-- Begin Provided material --
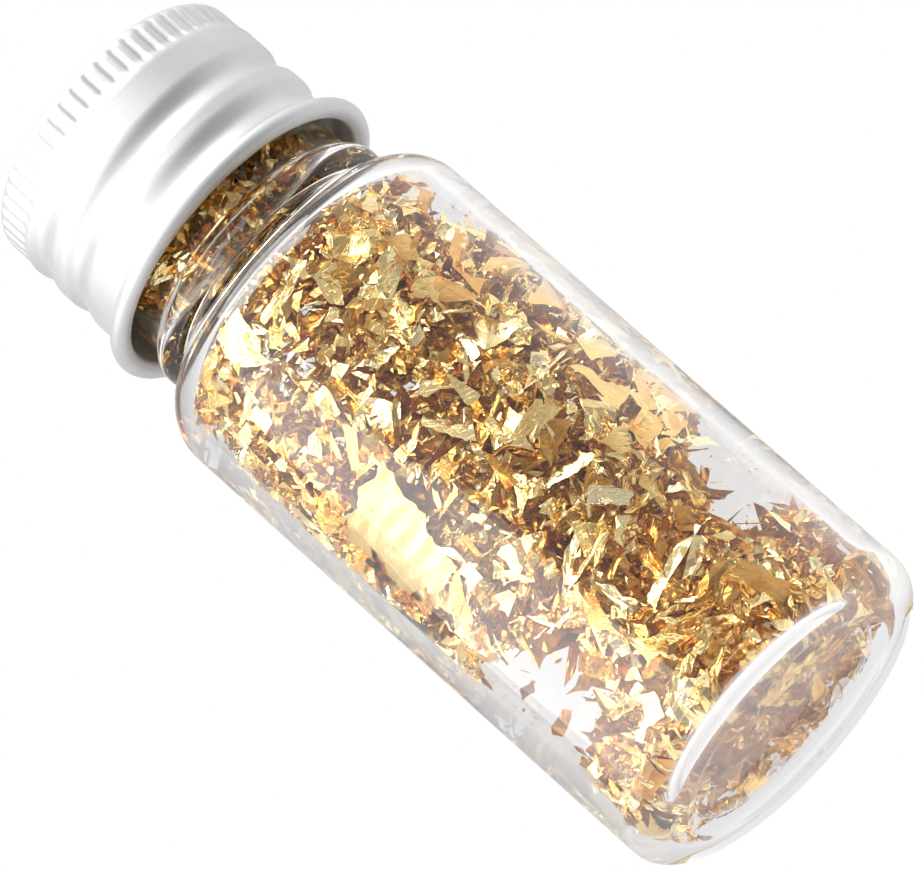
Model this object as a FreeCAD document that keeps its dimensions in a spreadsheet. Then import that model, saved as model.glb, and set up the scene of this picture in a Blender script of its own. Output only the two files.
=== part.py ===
import FreeCAD
import Part
import Sketcher
import math
import os

# A small screw-cap glass vial filled with loose scraps of gold leaf.
# Frame: the vial stands upright, the origin is the centre of the ring it stands on, +Z runs up the axis
# to the cap, and -Y is the side that carries the broadest leaf. All lengths are millimetres.

doc = FreeCAD.newDocument("gold_sample_vial")
sheet = doc.addObject("Spreadsheet::Sheet", "dims")

# ---------------------------------------------------------------- driving dimensions
DRIVING = [
    # whole vial
    ("overall_tall", 55.0),      # floor to the top of the closed cap
    ("body_dia", 22.0),          # outside of the glass body
    ("body_tall", 39.7),         # floor to the top of the shoulder
    ("glass_wall", 1.1),         # wall of the body and the neck
    # base
    ("heel_round", 1.8),         # outside round between the base and the body
    ("floor_thick", 0.6),        # glass under the contents, at the centre
    ("push_up", 0.6),            # how far the centre of the base is raised
    ("foot_inner_dia", 15.8),    # inner edge of the ring the vial stands on
    ("dome_dia", 13.9),          # edge of the shallow dome inside that ring
    ("dome_edge_tall", 0.35),    # height of that edge
    # shoulder and neck
    ("shoulder_round", 2.8),     # outside round of the shoulder
    ("shoulder_flat", 0.2),      # least flat left between that round and the neck
    ("throat_round", 0.6),       # inside round where the shoulder meets the bore
    ("neck_dia", 16.0),          # neck between the threads
    ("neck_bead_out", 0.75),     # how far the bead at the foot of the neck stands out
    ("neck_bead_lift", 0.75),    # its lower edge above the shoulder
    ("neck_bead_tall", 2.0),     # its height
    ("lip_round", 0.35),         # rounds of the lip
    # screw thread, right-handed
    ("pitch", 3.0),              # rise of the cap in one turn
    ("neck_thread_deep", 0.62),  # height of the glass thread above the neck
    ("neck_thread_wide", 1.3),   # its width at the neck
    ("neck_thread_crest", 0.7),  # its width at the crest
    ("neck_thread_turns", 1.75),
    ("thread_bite", 0.15),       # how far the cap's ridge reaches past the crest of the glass thread
    ("crest_gap", 0.25),         # crest of the glass thread to the cap's wall
    ("flank_gap", 0.12),         # between the flanks of the two threads, cap closed
    # cap
    ("cap_tall", 11.5),
    ("cap_sheet", 0.28),         # thickness of the pressed sheet
    ("cap_bead_round", 0.6),     # radius of the rolled bead at the rim
    ("cap_top_round", 0.85),     # round between the wall and the top
    ("cap_thread_lift", 1.9),    # start of the cap's thread above the rim
    ("cap_thread_turns", 2.15),
    ("cap_groove_wide", 1.35),   # width of the outside groove at the wall
    ("cap_groove_root", 0.5),    # width at its bottom
    ("cap_ridge_wide", 1.8),     # width of the inside ridge at the wall
    ("cap_ridge_crest", 0.9),    # width at its crest
    ("knurl_count", 54.0),
    ("knurl_long", 1.95),        # length of a knurl along the wall
    ("knurl_deep", 0.22),
    ("knurl_wide", 0.5),         # width of the notch between two knurls
    ("knurl_wall", 0.53),        # wall behind the knurls
    # liner
    ("liner_thick", 0.9),
    ("liner_gap", 0.12),         # around the liner
    # contents
    ("leaf_thick", 0.06),        # thickness that a crumpled sheet takes up
    ("leaf_gap", 0.2),           # between the contents and the glass
    ("well_rad", 5.0),           # clear middle of the vial
    ("flake_thick", 0.08),
    ("flake_long", 2.4),
    ("flake_wide", 1.6),
    ("flake_skew", 0.5),         # slant of a flake's ends
    ("flake_gap", 0.15),         # between neighbouring flakes
    ("neck_flake_long", 1.2),
    ("neck_flake_wide", 0.8),
    ("neck_fill", 5.6),          # how far the flakes reach up the neck, above the shoulder's inside
    ("crumb_long", 0.7),
    ("crumb_wide", 0.5),
    ("crumb_spacing", 3.6),      # typical distance from crumb to crumb
]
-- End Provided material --
> **Written request**:
Extract all lines from the material above that include the word "FreeCAD".

> **Reply**:
Model this object as a FreeCAD document that keeps its dimensions in a spreadsheet. Then import that model, saved as model.glb, and set up the scene of this picture in a Blender script of its own. Output only the two files.
import FreeCAD
doc = FreeCAD.newDocument("gold_sample_vial")